Japanese businesses setting up virtual shop in Second Life


Staff writer

For a year, blue-chip corporations in the West have been setting up shop on Second Life, the online, 3-D alternate reality that is redefining Internet communication.

Now, Japanese businesses are quickly getting in on the act.

In Second Life, created by San Francisco-based Web company Linden Lab in 2003, computer users who have downloaded an interactive "client" program are able to create android-like characters called "avatars" and remotely guide their activities within Second Life.

Skin color, length of hair, even whether an avatar bears the head of a human or that of a rabbit — all of these are decided at the touch of a button. Avatars can walk, run and even jump from place to place around Second Life, which comprises 871 virtual sq. km spread over such geographical features as mountains, forests and city streets, plus an archipelago of user-created islands. The company claims Second Life has drawn some 10.2 million "residents" worldwide. Some 500,000 users are said to log on at least once a month for an hour or more at a time.

And where there are crowds, even virtual ones, there are markets. Concerned that traditional advertising is losing its effectiveness as a marketing tool, real-world businesses in the U.S. have set up operations in Second Life in a bid to exploit the brave new world of virtual interaction. The newfangled enterprises include retail outlets, a news agency covering goings-on in Second Life and advertising agencies helping clients build a corporate presence there.

Now Japanese companies, too, are staking their own claims, among them Nissan, the Mitsukoshi department store and telecom giant Softbank. That has helped attract many Japanese to Second Life and enthusiasts logging on from Hokkaido to Okinawa now account for about 7 percent of all active users, giving Japan the third-largest representation in Second Life after the U.S. and Brazil last month.

Analysts say the potential advantages from virtual marketing are significant, and that both businesses and their customers benefit.
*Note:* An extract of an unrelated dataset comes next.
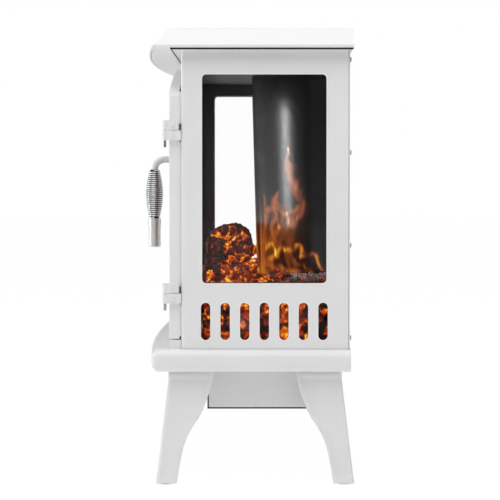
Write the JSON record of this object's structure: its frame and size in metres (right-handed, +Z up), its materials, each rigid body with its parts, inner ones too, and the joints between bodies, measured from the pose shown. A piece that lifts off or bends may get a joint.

Second Life residents who visit Mitsukoshi's virtual shop can walk away wearing happi coats free of charge, while at Nissan's shop they can give a new car a test drive — things until now impossible on even the snazziest corporate Web site.

And the future, say analysts, holds far greater potential.

Atsushi Kametsu, an information technology analyst at Nomura Research Institute in Tokyo, predicts that manufacturers will one day make Second Life a main venue for building ties with consumers.

For example, he said, electronics makers will be able to set up virtual service counters where residents can "bring" a 3-D likeness of, say, a broken camera. Virtual staff will demonstrate how to fix simple glitches.

Though such services will have obvious limitations — no virtual technician could fix a real-world crack in a real-world lens — they offer companies promising opportunities nonetheless. Second Life already enables users to bow and smile, and such gestures will help virtual staff develop relations with consumers who live in remote regions or who are home-bound.

And such access will come at a low cost.

"It does not require a huge investment on their part," analyst Kametsu said.

To make real-world money in Second Life requires the use of Linden dollars, available at the online exchange market LindeX. There is already a bustling market for virtual merchandise, software services and not-so-real Second Life real estate. More than $1 million is spent a day, according to the Web site.

Until now, Japanese businesses have shied away from engaging in real-cash exchanges inside Second Life, on concerns over how accountants would book profits or losses. Almost no companies use Linden dollars.

Rather, the Japanese businesses have focused on figuring out how to effectively exploit Second Life to get their corporate message across. The solution, alas, has not been readily forthcoming.

Companies have conventionally used advertisement in the form of banner ads and text messages to produce revenue on online social networks, but greater marketing sophistication is needed in an environment as visually rich as Second Life, experts said.

"Users have described being bored if flashy advertisements are all that are on offer," Kametsu said.

Instead, the answer may be Virtual Tokyo, an 85-hectare virtual city in Second Life founded in late August by premier ad agency Dentsu Inc. Dentsu says it paid Linden Lab approximately ¥10 million to acquire the property and hopes its investment will be recouped if 30 or so companies and organizations can be persuaded to sign on as rent payers over the next 12 months.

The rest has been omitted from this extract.